Directive
Using the data that follows, return exactly the lines from the one that contains "Model this object" through the one that contains "const SEAT_GAP = 0.3;", ends included.

....

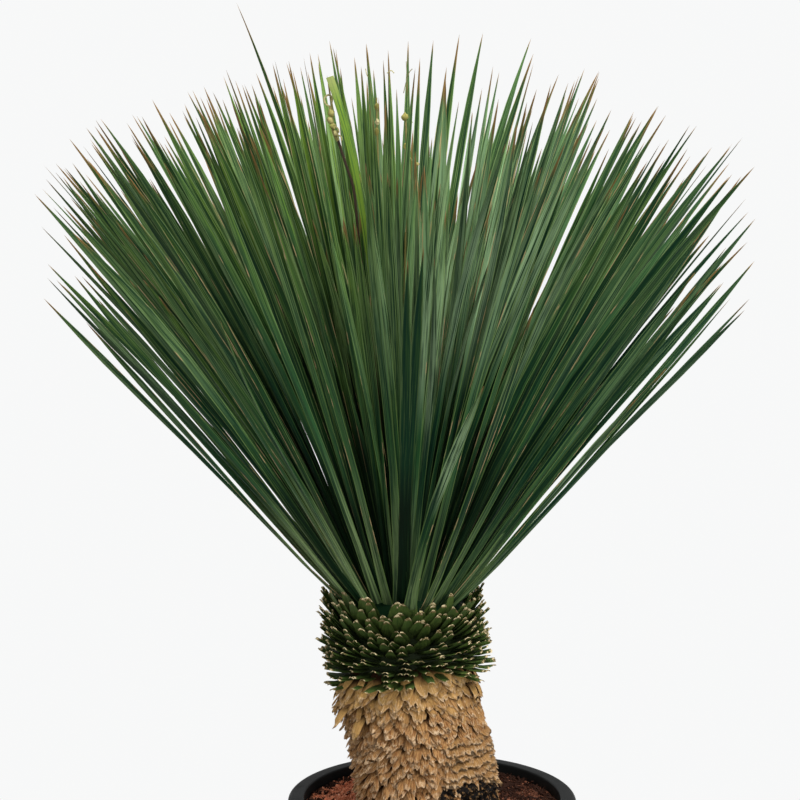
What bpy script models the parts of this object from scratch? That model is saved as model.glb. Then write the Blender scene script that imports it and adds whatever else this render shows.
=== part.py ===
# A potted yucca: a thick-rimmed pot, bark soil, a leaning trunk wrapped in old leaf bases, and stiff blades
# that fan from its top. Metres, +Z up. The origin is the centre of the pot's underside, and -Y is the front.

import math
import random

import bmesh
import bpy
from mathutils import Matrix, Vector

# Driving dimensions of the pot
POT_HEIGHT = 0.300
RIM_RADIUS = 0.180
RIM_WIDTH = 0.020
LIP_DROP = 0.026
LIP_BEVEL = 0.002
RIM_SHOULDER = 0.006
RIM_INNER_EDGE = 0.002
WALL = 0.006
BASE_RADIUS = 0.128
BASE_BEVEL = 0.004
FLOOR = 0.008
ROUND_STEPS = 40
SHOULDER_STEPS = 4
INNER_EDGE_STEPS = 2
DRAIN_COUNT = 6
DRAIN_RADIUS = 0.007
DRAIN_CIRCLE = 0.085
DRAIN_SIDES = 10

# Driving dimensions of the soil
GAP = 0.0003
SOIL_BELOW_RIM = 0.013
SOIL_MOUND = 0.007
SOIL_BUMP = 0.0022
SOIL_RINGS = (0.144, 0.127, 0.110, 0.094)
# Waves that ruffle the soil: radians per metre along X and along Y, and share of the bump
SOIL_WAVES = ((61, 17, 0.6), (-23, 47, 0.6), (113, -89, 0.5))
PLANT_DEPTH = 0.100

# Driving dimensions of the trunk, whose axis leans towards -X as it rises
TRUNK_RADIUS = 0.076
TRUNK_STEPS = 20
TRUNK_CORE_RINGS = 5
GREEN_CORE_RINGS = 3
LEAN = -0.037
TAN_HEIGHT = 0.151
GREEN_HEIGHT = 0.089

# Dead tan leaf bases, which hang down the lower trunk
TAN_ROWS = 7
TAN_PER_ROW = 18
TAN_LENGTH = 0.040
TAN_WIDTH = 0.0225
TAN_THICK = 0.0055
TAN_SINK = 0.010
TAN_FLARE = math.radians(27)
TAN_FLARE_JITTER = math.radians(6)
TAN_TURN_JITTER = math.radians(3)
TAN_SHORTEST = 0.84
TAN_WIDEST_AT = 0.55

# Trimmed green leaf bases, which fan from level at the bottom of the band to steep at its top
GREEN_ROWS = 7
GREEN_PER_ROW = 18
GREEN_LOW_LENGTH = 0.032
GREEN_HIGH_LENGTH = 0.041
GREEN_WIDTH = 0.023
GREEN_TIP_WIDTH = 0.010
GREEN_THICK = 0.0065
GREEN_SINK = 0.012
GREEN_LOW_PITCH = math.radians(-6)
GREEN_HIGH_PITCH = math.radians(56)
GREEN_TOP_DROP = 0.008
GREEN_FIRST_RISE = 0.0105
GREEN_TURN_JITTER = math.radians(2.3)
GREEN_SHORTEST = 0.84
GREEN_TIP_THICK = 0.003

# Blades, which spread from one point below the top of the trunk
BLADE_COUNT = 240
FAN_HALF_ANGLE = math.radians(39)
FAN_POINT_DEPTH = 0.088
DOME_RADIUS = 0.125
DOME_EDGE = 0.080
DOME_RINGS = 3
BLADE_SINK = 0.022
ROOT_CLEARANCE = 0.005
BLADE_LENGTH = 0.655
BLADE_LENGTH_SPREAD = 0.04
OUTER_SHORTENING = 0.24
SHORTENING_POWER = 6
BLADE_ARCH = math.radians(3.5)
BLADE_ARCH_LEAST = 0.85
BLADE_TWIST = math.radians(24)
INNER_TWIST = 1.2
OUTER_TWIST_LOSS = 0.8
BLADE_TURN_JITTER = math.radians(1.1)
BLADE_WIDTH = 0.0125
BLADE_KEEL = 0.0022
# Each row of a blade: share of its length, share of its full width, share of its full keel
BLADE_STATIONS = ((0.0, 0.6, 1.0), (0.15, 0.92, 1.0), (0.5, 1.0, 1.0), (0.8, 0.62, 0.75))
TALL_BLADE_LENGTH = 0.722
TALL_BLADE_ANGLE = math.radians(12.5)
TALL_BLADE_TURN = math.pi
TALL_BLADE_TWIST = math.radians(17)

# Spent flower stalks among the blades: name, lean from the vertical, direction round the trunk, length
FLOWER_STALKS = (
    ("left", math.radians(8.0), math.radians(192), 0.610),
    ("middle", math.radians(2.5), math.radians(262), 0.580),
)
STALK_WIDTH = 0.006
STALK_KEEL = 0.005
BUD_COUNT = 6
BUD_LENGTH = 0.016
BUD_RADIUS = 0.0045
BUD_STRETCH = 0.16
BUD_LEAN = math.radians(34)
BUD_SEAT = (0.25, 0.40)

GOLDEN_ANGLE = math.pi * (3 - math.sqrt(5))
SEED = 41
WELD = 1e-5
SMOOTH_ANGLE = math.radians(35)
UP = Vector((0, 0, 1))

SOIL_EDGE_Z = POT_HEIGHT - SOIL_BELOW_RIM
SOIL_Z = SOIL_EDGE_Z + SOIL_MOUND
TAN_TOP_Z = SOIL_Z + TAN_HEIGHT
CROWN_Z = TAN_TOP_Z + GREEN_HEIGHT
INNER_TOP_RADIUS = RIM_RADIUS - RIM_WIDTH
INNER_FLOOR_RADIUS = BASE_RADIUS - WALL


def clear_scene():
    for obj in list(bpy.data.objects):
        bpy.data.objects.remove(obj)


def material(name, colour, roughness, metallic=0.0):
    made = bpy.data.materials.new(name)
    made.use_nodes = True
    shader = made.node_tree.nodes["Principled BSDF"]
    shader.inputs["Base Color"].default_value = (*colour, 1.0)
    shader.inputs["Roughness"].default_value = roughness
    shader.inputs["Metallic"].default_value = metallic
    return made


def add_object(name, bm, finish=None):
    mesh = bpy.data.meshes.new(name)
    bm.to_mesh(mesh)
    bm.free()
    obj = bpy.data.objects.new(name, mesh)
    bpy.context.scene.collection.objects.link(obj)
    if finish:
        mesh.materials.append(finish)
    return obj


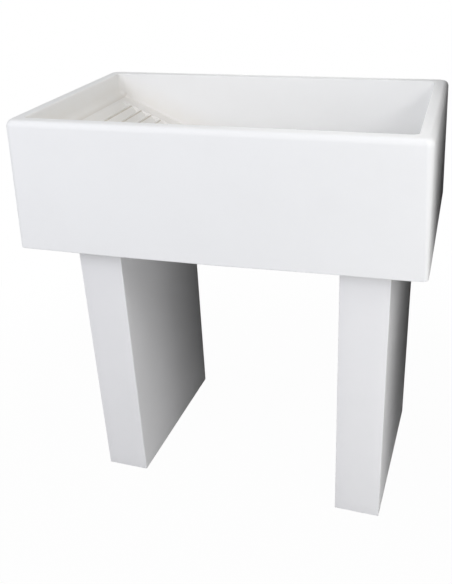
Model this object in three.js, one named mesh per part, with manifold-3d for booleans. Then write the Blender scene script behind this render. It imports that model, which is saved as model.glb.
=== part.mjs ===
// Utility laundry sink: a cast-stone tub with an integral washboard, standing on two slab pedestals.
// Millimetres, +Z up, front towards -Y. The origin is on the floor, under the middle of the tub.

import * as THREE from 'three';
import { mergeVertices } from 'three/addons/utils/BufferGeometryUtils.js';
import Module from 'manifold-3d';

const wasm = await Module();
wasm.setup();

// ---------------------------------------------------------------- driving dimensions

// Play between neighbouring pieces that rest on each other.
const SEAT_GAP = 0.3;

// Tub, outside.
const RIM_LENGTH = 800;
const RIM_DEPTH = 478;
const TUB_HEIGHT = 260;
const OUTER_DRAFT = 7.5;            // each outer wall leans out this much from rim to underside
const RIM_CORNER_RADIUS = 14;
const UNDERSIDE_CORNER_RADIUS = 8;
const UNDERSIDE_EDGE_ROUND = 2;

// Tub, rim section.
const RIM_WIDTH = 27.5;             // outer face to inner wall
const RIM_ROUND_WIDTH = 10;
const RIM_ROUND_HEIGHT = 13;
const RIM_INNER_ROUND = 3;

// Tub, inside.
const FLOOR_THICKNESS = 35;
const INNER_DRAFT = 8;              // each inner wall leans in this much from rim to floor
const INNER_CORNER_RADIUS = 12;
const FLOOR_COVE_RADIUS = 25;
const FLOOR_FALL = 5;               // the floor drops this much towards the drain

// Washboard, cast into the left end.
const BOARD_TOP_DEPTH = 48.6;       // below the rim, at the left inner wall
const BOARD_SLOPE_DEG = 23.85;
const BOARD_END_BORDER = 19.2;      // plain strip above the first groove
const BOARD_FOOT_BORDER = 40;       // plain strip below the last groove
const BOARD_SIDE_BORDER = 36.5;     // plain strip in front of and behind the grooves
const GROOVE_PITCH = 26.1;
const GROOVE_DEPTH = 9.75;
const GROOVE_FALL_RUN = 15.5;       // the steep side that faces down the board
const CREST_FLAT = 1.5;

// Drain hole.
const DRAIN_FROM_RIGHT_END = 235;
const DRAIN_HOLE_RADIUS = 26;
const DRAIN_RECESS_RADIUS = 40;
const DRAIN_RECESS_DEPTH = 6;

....

Exercise response
Model this object in three.js, one named mesh per part, with manifold-3d for booleans. Then write the Blender scene script behind this render. It imports that model, which is saved as model.glb.
=== part.mjs ===
// Utility laundry sink: a cast-stone tub with an integral washboard, standing on two slab pedestals.
// Millimetres, +Z up, front towards -Y. The origin is on the floor, under the middle of the tub.

import * as THREE from 'three';
import { mergeVertices } from 'three/addons/utils/BufferGeometryUtils.js';
import Module from 'manifold-3d';

const wasm = await Module();
wasm.setup();

// ---------------------------------------------------------------- driving dimensions

// Play between neighbouring pieces that rest on each other.
const SEAT_GAP = 0.3;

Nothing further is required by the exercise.